Candy, yes this time I feel not sure where I'm going, so I enjoy playing on practice pieces.
Stefang, with the bevel up I can choose what ever angel I want so I agree. The final cutter will be beech wood, so I will have a strong tool, with minimum friction.
Kærlighedsbamsen, yes good idea, I can shim it up if needed, thanks.
siavosh, you also gave me that impression, and then I started thinking, why it went good for some and bad for others… So as I said, you were my inspiration to figure out what was happening. Thanks.
Mauricio, yes next will be different sizes…
johnhutchinson, thanks I have seen his wonderful videos on the subject and as always he is wonderful.
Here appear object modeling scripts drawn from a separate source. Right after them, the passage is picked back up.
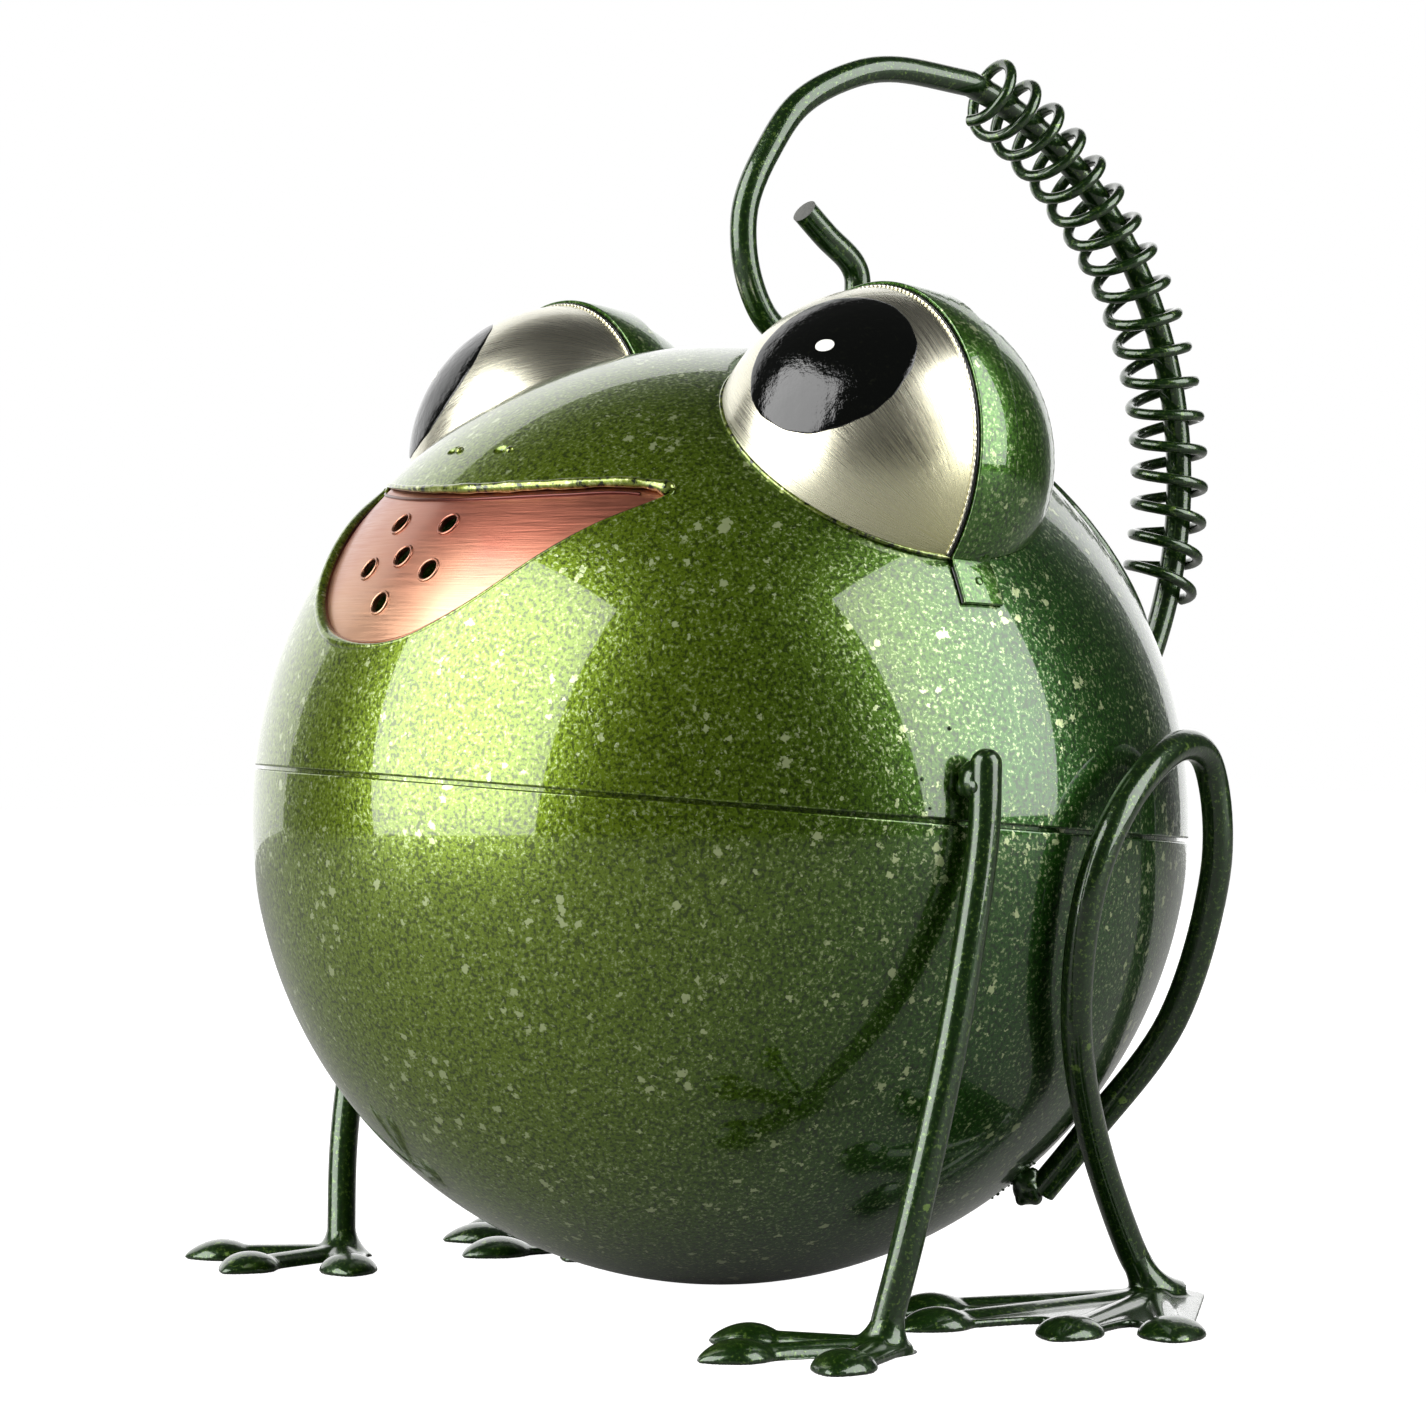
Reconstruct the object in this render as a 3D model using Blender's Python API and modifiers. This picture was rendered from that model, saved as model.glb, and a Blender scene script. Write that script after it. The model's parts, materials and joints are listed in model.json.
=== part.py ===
"""A frog-shaped watering can in painted sheet metal, as an assembly of its separate pieces.

Two pressed bowls make the body. The mouth is a punched pouring rose, the eyes are quarter-sphere shells
held down by straps, and bent rods make the legs and the handle. A loose wire coil on the handle is the grip.

Lengths below are in millimetres and angles in degrees, unless a name says otherwise. The frog faces -Y,
its left side is +X, and the origin lies on the floor under the middle of its bounding box. The body has a
frame of its own, at the centre of its sphere, tipped nose up and a little to its left on the bent legs.
"""

import math

import bmesh
import bpy
from mathutils import Matrix, Vector

MM = 0.001
OBJECT_NAME = "frog_watering_can"

# Fits
SHEET = 0.8  # wall of every pressed sheet part
GAP = 0.3  # clearance between pieces that touch
SCREW_MERGE = 0.00001  # metres

# Body
BODY_RADIUS = 85.0
BODY_HEIGHT = 86.3  # centre of the sphere above the floor
BODY_SHIFT_Y = -16.4
BODY_PITCH = 4.4  # nose up
BODY_LEAN = 1.7  # to the frog's left
BODY_STEPS = 40
BODY_RINGS = 10  # from the seam to the pole
SEAM_HEIGHT = 2.0  # above the centre of the sphere
LIP_HEIGHT = 5.0
LIP_RADIUS = 83.4  # outside of the lap that rises inside the upper bowl

# Mouth: right half of its outline in the body's XZ plane, from the middle of the upper lip to the chin
MOUTH_HALF = [
    (0.0, 52.6), (12.0, 52.9), (26.0, 54.0), (36.0, 55.0), (42.5, 54.2), (42.6, 52.0), (36.6, 46.6),
    (31.5, 41.2), (24.9, 34.0), (18.4, 29.0), (10.4, 25.2), (0.0, 23.9),
]
ROSE_LAP = 1.8
ROSE_HOLE_RADIUS = 1.95
ROSE_HOLES = [(0.0, 40.2), (7.3, 46.2), (-7.3, 46.2), (9.1, 37.9), (-9.1, 37.9), (0.0, 31.8)]  # x, z
CUT_SPAN = (40.0, 100.0)  # distances from the centre between which an opening's cutter reaches
NOSTRIL = (7.3, 45.0)  # x, latitude
NOSTRIL_RADIUS = 2.2
NOSTRIL_DEPTH = 0.45

# Filler opening at the back of the head
FILLER_LATITUDE = 42.0
FILLER_HALF_WIDTH = 47.0
FILLER_HALF_HEIGHT = 34.0
FILLER_BEAD_RADIUS = 1.2

# Eyes
EYE_CENTRE = (46.2, -6.8, 63.5)
EYE_RADIUS = 30.1
EYE_STEPS = 20
STRAP_WIDTH = 7.6
STRAP_THICKNESS = 0.7
STRAP_TAB = 5.6  # degrees of the head's curve that a tab covers

# Handle: an arc in the body's YZ plane, then hand-bent to a curl on top of the head
ROD_RADIUS = 2.5
ARC_CENTRE = (29.2, 64.1)  # y, z
ARC_RADIUS = 78.6
ARC_START = -46.0
ARC_END = 78.0
CURL = [
    (27.6, 140.8), (15.9, 137.5), (5.1, 130.6), (-1.5, 120.6), (-5.0, 111.7), (-5.0, 104.0), (-2.6, 96.6),
    (1.9, 90.6), (8.6, 87.7), (15.8, 88.9), (21.4, 94.0), (22.4, 99.9), (20.3, 103.9), (14.1, 107.7),
    (8.5, 111.6),
]  # y, z
REAR_WELD = (ARC_START + 2.5, ARC_RADIUS)
REAR_WELD_RADII = (4.2, 3.6, 4.6)
FRONT_HANDLE_WELD = (0.0, 9.0, 86.2)
FRONT_HANDLE_WELD_RADII = (4.0, 5.5, 2.2)

# Grip coil
COIL_TURNS = 17.5
COIL_POINTS_PER_TURN = 10
COIL_WIRE_RADIUS = 1.1
COIL_MEAN_RADIUS = 6.6
COIL_SAG = 2.6  # the loose coil hangs this far inside the rod's arc
COIL_FROM = -10.5
COIL_TO = 76.2
COIL_RISE_TURNS = 5  # at the upper end, over which the coil comes back up on to the rod

# Legs, left side: points relative to the centre of the sphere, not tipped with the body
LEG_RADIUS = 2.7
FRONT_LEG = [
    (88.0, -12.8, 10.4), (88.2, -13.6, -2.0), (88.2, -16.7, -19.0), (87.4, -20.6, -38.7),
    (85.0, -25.8, -63.6), (80.9, -29.2, -84.3),
]
HIND_LEG = [
    (62.1, 50.1, -84.3), (61.7, 43.9, -75.9), (70.0, 27.4, -54.1), (82.9, 12.0, -32.6), (88.8, 9.8, -10.9),
    (89.4, 18.1, 4.6), (84.7, 34.2, 13.0), (79.7, 46.4, 8.8), (77.6, 49.6, -9.8), (67.0, 49.4, -35.8),
    (52.1, 42.9, -56.5), (44.6, 38.4, -67.2),
]
FRONT_WELD = (86.4, -13.6, 7.4)
HIND_WELD = (43.0, 36.6, -66.6)
LEG_WELD_RADII = (3.2, 3.4, 3.8)

# Feet, left side
PLATE = 1.4
PAD_HEIGHT = 3.6
MOUND_RADIUS = 5.2
MOUND_HEIGHT = 5.6
FRONT_ANKLE = (80.9, -29.2)
FRONT_TOES = [(-55.6, 22.7), (-105.0, 25.8), (-150.0, 23.6)]  # direction, length
FRONT_PAD = (7.4, 5.6)  # half length, half width
HIND_ANKLE = (62.1, 50.1)
HIND_TOES = [(-40.0, 46.0), (-60.5, 48.8), (-87.0, 53.7), (-106.0, 44.0)]
HIND_PAD = (8.2, 6.0)

# Colours, linear RGB
GREEN = (0.045, 0.13, 0.018)
DARK_GREEN = (0.018, 0.055, 0.014)
COPPER = (0.72, 0.33, 0.28)
SILVER = (0.78, 0.77, 0.66)


def clear_scene():
    """Remove whatever the file starts with."""
    for obj in list(bpy.data.objects):
        bpy.data.objects.remove(obj, do_unlink=True)


def add_collection(name, hidden=False):
    """Add a collection to the scene; a hidden one holds the cutters."""
    collection = bpy.data.collections.new(name)
    collection.hide_render = hidden
    bpy.context.scene.collection.children.link(collection)
    return collection


def make_paint(name, colour, metallic, roughness):
    """A Principled material."""
    paint = bpy.data.materials.new(name)
    paint.use_nodes = True
    shader = paint.node_tree.nodes["Principled BSDF"]
    shader.inputs["Base Color"].default_value = (*colour, 1.0)
    shader.inputs["Metallic"].default_value = metallic
    shader.inputs["Roughness"].default_value = roughness
    return paint


def metres(point):
    """A vector in metres from a point in millimetres."""
    return Vector(point) * MM


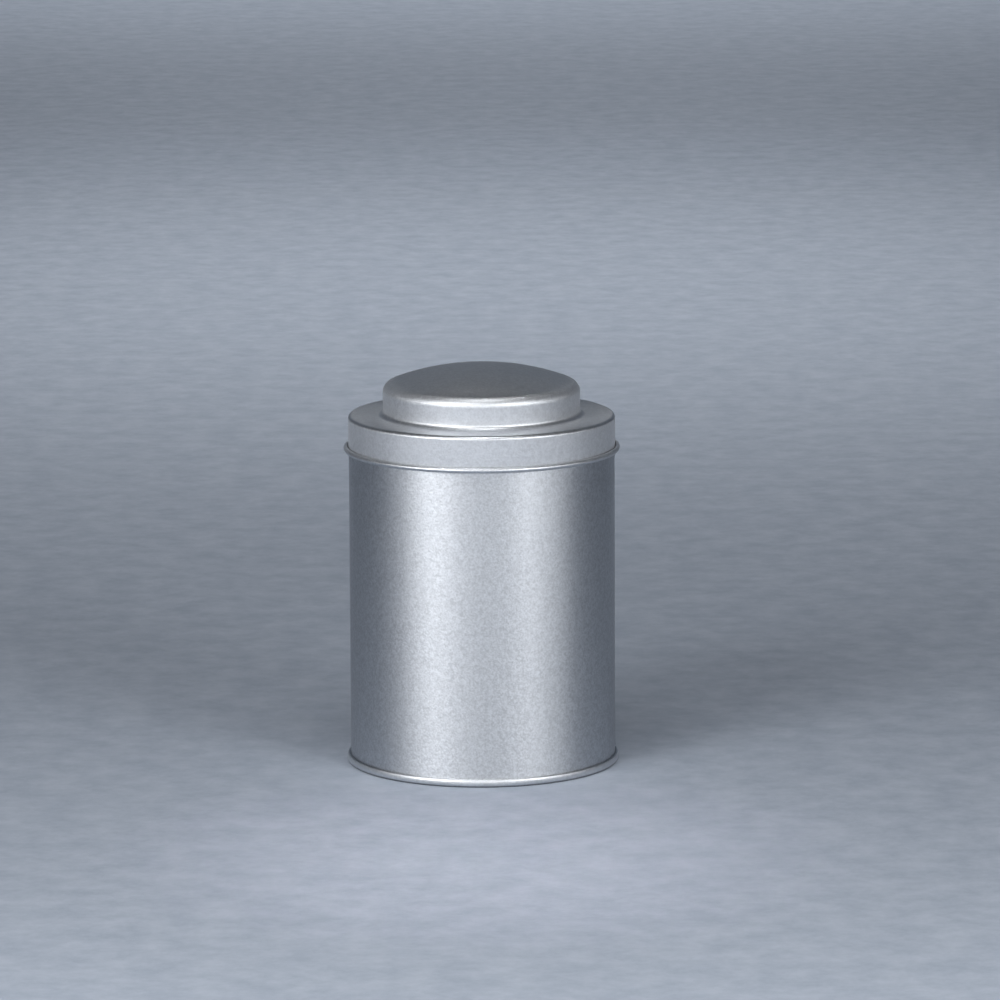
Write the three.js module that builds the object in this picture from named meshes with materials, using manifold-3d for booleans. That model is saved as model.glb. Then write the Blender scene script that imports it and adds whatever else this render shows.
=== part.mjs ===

Actually I am thinking I might make some dowel makers later…
Roger, smiles.
Lew, good point also.
Best thoughts,
Mads


----------



## mafe (Dec 10, 2009)

*Tapered reamer - making one.*

*Tapered Reamer*
making one.

So in last part we got to test out the cutter principals and I can see we agree the bevel up version will be the version I go for.
Before I make the final prototype, I will like to improve my reamer, so that I will have the real setup.
The reamer I made back when I made the shaving horse, have two problems, one is that the wood are too soft, so it will tear and break, have started to show the first signs… It was a piece of a old parasol leg, so I had no idea about what is was. Now I will go for harder and stronger wood, so it will last. Second problem is that I made the reamer too steep, this means that the wedge effect is not so effective and that the joint comes too easy apart.
So time to make a new and I will show this process in this blog now.









From the sketchbook.









So once again a piece of firewood from my friend Michael are squared up, thanks.
Beech, it's strong and dense, perfect for tools.
(Running out soon).









Find the center and almost get there…









I like to use a auto punch.









First round it, this takes no time and shaves fly, I love this part.









Here the old one, to compare.
And so I can correct the angle.









To make the taper straight, I set the tool rest to the desired angle and then use this to make sure it becomes straight. As you can see I clamped a pliers to the cutting tool, so I could run it parallel, but it is IMPORTANT that you clamp on the other side of the rest, like this it can get caught and accidents can happen, sorry I was not thinking.









Do you get the idea.









But like this on the outside of the fence PLEASE.









Now I am happy with the angle and the finish.
I sand only rough the top, so it will have grip.
The taper gets a full sanding up to 600 grid and a polish and wax too.









You see, slimmer and a wee longer.









Now I can take the blade from the old reamer.
As you can see it's a piece of an old saw blade.
(Can also be a cheap saw from the dollar store).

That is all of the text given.